A Great Modern Physician's Influence.—It is interesting to study in the lives of great physicians the details which illustrate their personal influence, their consciousness of it and how deliberately they used it. A typical example very close to us, whose reputation was still fresh while I was at the University of Paris, was Professor Charcot. He had made great discoveries in nervous pathology. To a great extent he had revolutionized our knowledge of nervous diseases and added many new chapters to this rather obscure department of medicine. Far from making the treatment of nervous diseases easier than before, or giving more assurance to the physician who dealt with them, his discoveries, however, had just the opposite effect. His work emphasized that practically all of the so-called nervous diseases were due to degenerations in the central nervous system, which no medicine could be expected to relieve in any way, and which nothing short of the impossible re-creation of damaged parts could ever cure. His studies included organic degenerations of other organs, and in his treatise on "Diseases of the Old" it is made clear that many of the symptoms of old age are due to organic lesions for which no cure can ever be expected. This would seem to discourage treatment, yet somehow Charcot became a great practicing physician as well as a medical scientist and pathologist.

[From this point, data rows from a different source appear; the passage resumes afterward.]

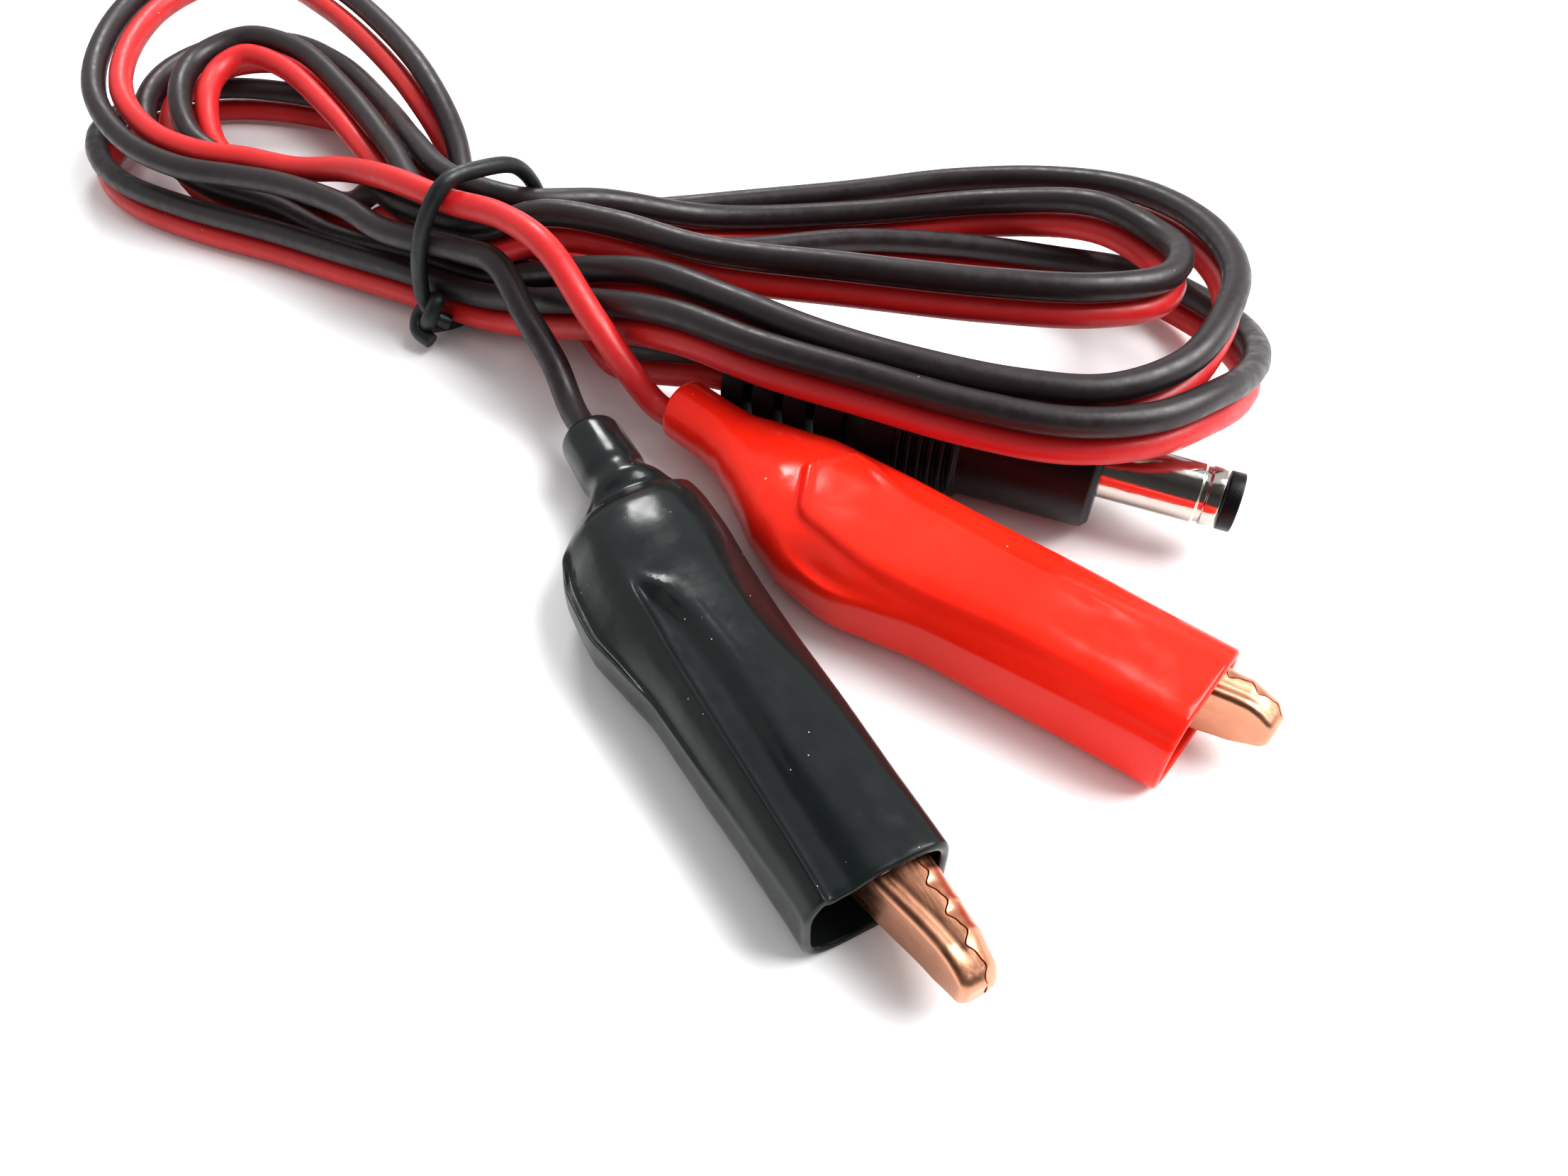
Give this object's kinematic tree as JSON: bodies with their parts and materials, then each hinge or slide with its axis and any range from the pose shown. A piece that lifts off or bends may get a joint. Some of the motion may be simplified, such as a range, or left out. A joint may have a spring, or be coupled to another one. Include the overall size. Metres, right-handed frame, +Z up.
{
  "type": "dc test lead",
  "caption": "Coiled two-core DC test lead: a coaxial barrel plug at one end, crocodile clips in soft black and red boots at the other, tied in a hank.",
  "frame": {"origin": "under the middle of the plug and the two clips, on the surface the lead lies on", "axes": "+Z up, -Y towards the clips' noses, +X towards the plug's tip"},
  "size_m": [0.1375, 0.1393, 0.0188],
  "materials": {
    "black_boot": "glossy soft PVC",
    "red_boot": "glossy soft PVC",
    "jaw_copper": "copper-plated pressed steel, satin",
    "steel": "bright spring steel",
    "bare_copper": "bare stranded copper",
    "plug_black": "moulded satin PVC",
    "nickel": "nickel-plated brass, polished",
    "insulator_black": "moulded plastic",
    "contact_tin": "tinned brass",
    "black_pvc": "satin PVC insulation",
    "red_pvc": "satin PVC insulation",
    "tie_black": "plastic-covered wire"
  },
  "bodies": {
    "lead": {"black_boot": "black_boot", "red_boot": "red_boot", "black_fixed_jaw": "jaw_copper", "red_fixed_jaw": "jaw_copper", "black_pivot_pin": "steel", "red_pivot_pin": "steel", "black_spring": "steel", "red_spring": "steel", "black_conductor_strands": "bare_copper", "red_conductor_strands": "bare_copper", "plug_strain_relief": "plug_black", "plug_body": "plug_black", "plug_barrel": "nickel", "plug_tip_insulator": "insulator_black", "plug_inner_insulator": "insulator_black", "plug_centre_contact": "contact_tin", "plug_sleeve_terminal": "contact_tin", "plug_tip_terminal": "contact_tin", "black_core": "black_pvc", "red_core": "red_pvc", "cable_tie": "tie_black"},
    "black_lever": {"black_moving_jaw": "jaw_copper"},
    "red_lever": {"red_moving_jaw": "jaw_copper"}
  },
  "joints": [
    {"name": "black_clip_hinge", "type": "hinge", "parent": "lead", "child": "black_lever", "pos_m": [-0.00885, -0.01419, 0.0049], "axis": [0, 0, -1], "range_deg": [0, 15], "stiffness_Nm_per_rad": 0.05, "springref_deg": -28.65, "deforming": ["black_spring"]},
    {"name": "red_clip_hinge", "type": "hinge", "parent": "lead", "child": "red_lever", "pos_m": [0.01002, 0.00002, 0.0049], "axis": [0, 0, -1], "range_deg": [0, 15], "stiffness_Nm_per_rad": 0.05, "springref_deg": -28.65, "deforming": ["red_spring"]}
  ]
}
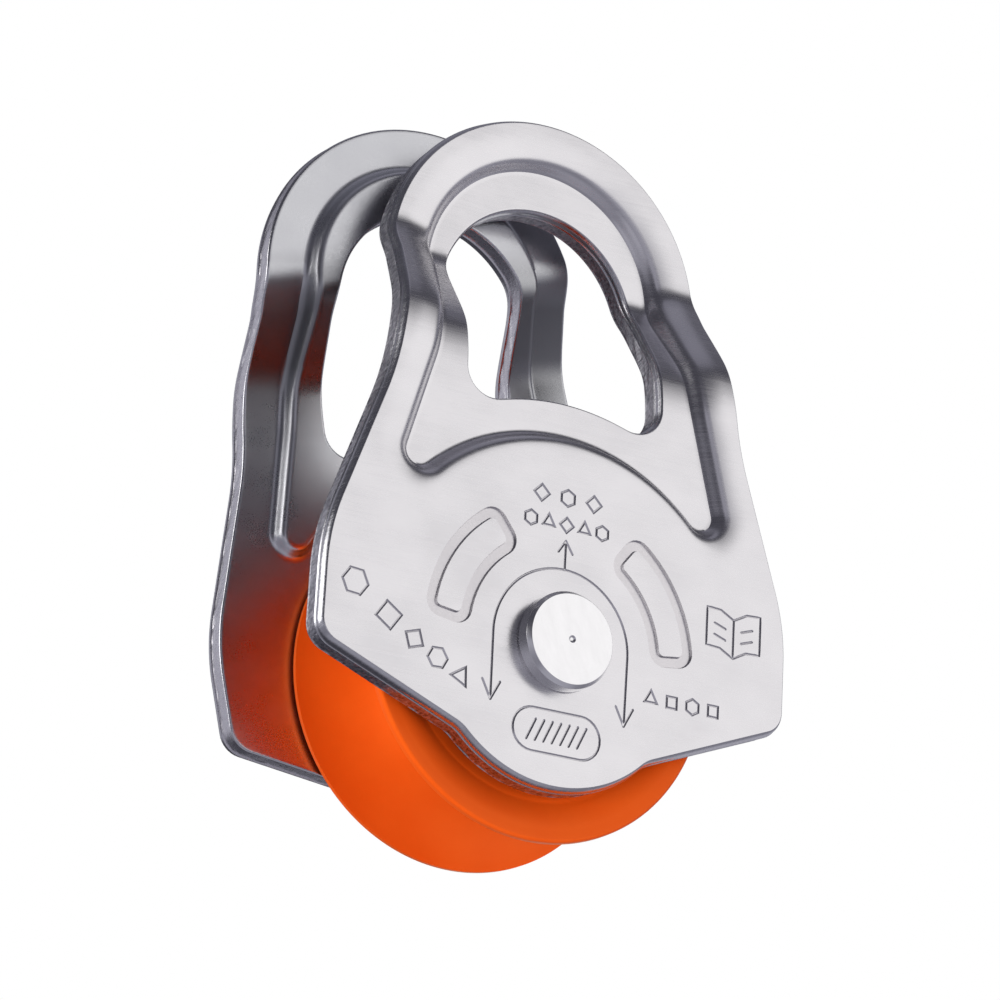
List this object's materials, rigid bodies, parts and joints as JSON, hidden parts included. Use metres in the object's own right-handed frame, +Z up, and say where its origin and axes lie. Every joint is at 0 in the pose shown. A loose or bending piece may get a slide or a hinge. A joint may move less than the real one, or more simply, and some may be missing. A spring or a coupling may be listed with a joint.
{
  "type": "rope pulley",
  "caption": "Compact rope pulley: two swinging joggled aluminium side plates with connector eyes on a headed axle, and a moulded plastic sheave on plain bushes.",
  "frame": {"origin": "bearing point of the front plate's eye, in the middle plane between the two plates; the axle's centre is 53.35 mm straight below it", "axes": "+Z up along the front plate's centre line, from the axle to the eye; Y along the axle with the front plate at -Y; +X to the right seen from the front"},
  "size_m": [0.06, 0.0316, 0.0849],
  "materials": {
    "brushed_aluminium_front": "satin brushed sheet",
    "brushed_aluminium_rear": "satin brushed sheet",
    "orange_nylon": "fine moulded satin",
    "polished_steel_pin": "polished",
    "polished_steel_collar": "polished",
    "ground_steel_sleeve": "ground",
    "bush_liner_front": "sintered bronze",
    "bush_liner_rear": "sintered bronze",
    "acetal_washer_front": "moulded",
    "acetal_washer_rear": "moulded"
  },
  "bodies": {
    "front_plate": {"front_cheek": "brushed_aluminium_front"},
    "axle": {"axle_pin": "polished_steel_pin", "axle_collar": "polished_steel_collar", "axle_sleeve": "ground_steel_sleeve", "front_washer": "acetal_washer_front", "rear_washer": "acetal_washer_rear"},
    "rear_plate": {"rear_cheek": "brushed_aluminium_rear"},
    "wheel": {"sheave": "orange_nylon", "front_bush": "bush_liner_front", "rear_bush": "bush_liner_rear"}
  },
  "joints": [
    {"name": "axle_in_front_plate", "type": "hinge", "parent": "front_plate", "child": "axle", "pos_m": [0, 0, -0.05335], "axis": [0, -1, 0], "continuous": true},
    {"name": "rear_plate_swing", "type": "hinge", "parent": "axle", "child": "rear_plate", "pos_m": [0, 0, -0.05335], "axis": [0, -1, 0], "continuous": true},
    {"name": "sheave_spin", "type": "hinge", "parent": "axle", "child": "wheel", "pos_m": [0, 0, -0.05335], "axis": [0, -1, 0], "continuous": true}
  ]
}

His success was due to his personal influence over his patients. In spite of the unfavorable prognosis that he had to give in so many cases, he was able by suggestion to help many patients with regard to their course of life, and to reassure them, so that many adventitious neurotic symptoms not due to their underlying nervous disease, but to their solicitude about themselves, disappeared. Very few people who came to him went away without feeling that his advice had been very valuable to them and without experiencing, as a rule, after they had followed his advice, that they were much better than they had been before. It was for the neurotic conditions associated with nervous affections that Charcot's personal influence over patients was of the greatest therapeutic significance.

He himself recognized this and did not hesitate to use it to its fullest extent. Towards the end of his life, the method by which his patients were presented to him was calculated to make their relation to him, above all, a very personal one, and to give his influence the fullest weight. Nervous patients who came to see him, were each in his turn invited from the general waiting-room into a small ante-room just outside of Charcot's office and there, in silence and dim light, asked to await the summons of the physician himself. When the time came for him to call them in, the folding doors between the rooms opened and he stood in a blaze of light inviting them to enter. Many a neurotic patient despairing of relief for symptoms that had lasted long in spite of the treatment of many other physicians, felt at once that here, in this kindly, gentle-voiced man standing so prominently in the light, was surely the long looked-for physician who would heal whatever ills there were. They came fully impressed with his power to heal, and all the valuable influence of auto-suggestion was enlisted on the side of their physician.

What is true in the regular practice of medicine can be seen much more clearly in the history of those who were not physicians, but who, nevertheless, by personal magnetism, succeeded in curing various ills, or at least in lifting up patients so that they used their own natural powers of recovery to much better advantage than would have been possible if left unaided.